RANGOON — In a one-room wooden house in the northern part of Burma’s former capital, happy the man is Kin Maung Yin whose only wish and care is to paint.
Recognized as a leader in the first generation of Burma’s modern art movement, Kin Maung Yin is a living legend in Burmese contemporary art today, but he leads an austere lifestyle. He does not own a refrigerator or a washing machine at his home in Rangoon. Blank canvases are piled high where a television might otherwise stand, and he sleeps on the floor, not far from the spot where he paints. He has no family.
“Less is more,” says the 75-year-old. “I have everything I need here.”
With no easel, the old painter sits on a floor littered with brushes and Winsor & Newton acrylic paint tubes, brushing vibrant colors onto a canvas that leans against a wooden shelf. He spends the day listening to his favorite European classical music, and when the power cuts, he shakes his head, wailing out in a trademark shrill crescendo and then uttering, “This is Burma, this is Burma.”
When he tires of working, he drags himself across the floor with his arms, unable to stand without assistance, He reaches his favorite chair, near the door, and pulls himself up onto the worn-out cushion, reading for a while or gazing outside to his overgrown garden.
“These knees trouble me,” he complains. “I can no longer move as freely as I did before. And I have some memory loss. Doctors blame that on the stroke I suffered in 2000.
“I want to survive for another five years. That’s enough, as I have been through so many years.”
As a younger artist, Kin Maung Yin used to say that his paintings were not so popular in Burma. But he was a poor prophet, because collectors today are on hot on his trail. At his latest show, earlier this month in Rangoon, nearly all of his 50 paintings on display sold out. “Maybe they like it, I’m not sure,” he says.
But he’s being modest.
“He is a very rare artist,” says Aung Soe Min, an art collector who co-founded Pansodan Gallery in Rangoon. “He’s famous not only for his style—his personality and lifestyle have also become artistic. You cannot leave him out if you’re talking about Burmese modern art.

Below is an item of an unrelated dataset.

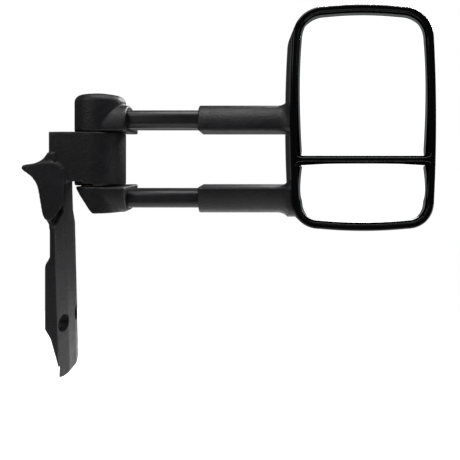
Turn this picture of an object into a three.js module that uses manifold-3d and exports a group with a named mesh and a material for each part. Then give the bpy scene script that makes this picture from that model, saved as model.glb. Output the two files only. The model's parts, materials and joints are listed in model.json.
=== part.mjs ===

His paintings, Aung Soe Min says, feature unexpected colors. “His unique style and lifelong creations have become an inspiration for younger artists. … He is leading a solitary life, devoting himself only to art, paying no attention to popularity or making money.”
Kin Maung Yin started painting in the 1960s but trained earlier as an architect, gaining an appreciation for form and color that would later influence his art, according to his friend and fellow artist Sun Myint.
As an architect, he devoured books about art and tried his hand at portraits, abstracts and any other form he learned through reading. “I’m a self-taught painter,” he says. “All I know about art is that simplicity is perfection.”
Indeed, many of his paintings are almost child-like in their simplicity, according to Sun Myint, who wrote a forward in a biography about his friend and noted, “He thinks and paints freely.”
Anyone familiar with Kin Maung Yin’s style would agree. His abstracts include riots of vivid colors and bold brushstrokes. He says the Italian modernist Amedeo Modigliani inspired him to paint portraits with mask-like faces and elongated forms.
“I even prefer him to Picasso,” Kin Maung Yin says of Modigliani, primarily a figurative artist. “So I painted in his style for nearly 10 years.”
He adhered to that style in his famous portrait series “Seated Dancers,” as well as another series six years ago depicting democracy icon Aung San Suu Kyi. The Suu Kyi series was especially renowned among collectors because it was created when the former military regime was still in power, Suu Kyi was being held under house arrest, and the police could arrest anyone in the country who possessed a photo or painting of her.
These days, now that a quasi-civilian government is in power and Suu Kyi has won a seat in Parliament, the old Burmese artist continues to spend his hours simply, painting. He wakes up every morning at 6 and spends half an hour keeping still, thinking about the good old days and his parents. Sometimes he tries to visualize what he will create later in the day. “The result always turns out different,” he says.
He opens his house to anyone who visits, warmly welcoming strangers and friends alike to a seat on the floor and offering a cup of coffee or tea.
If asked to name the most important thing in life for an artist, he answers frankly: food.
“It would be nonsense for me to name something ‘big’” he says. “We all need food to survive, whether you are an artist or not. That’s all.”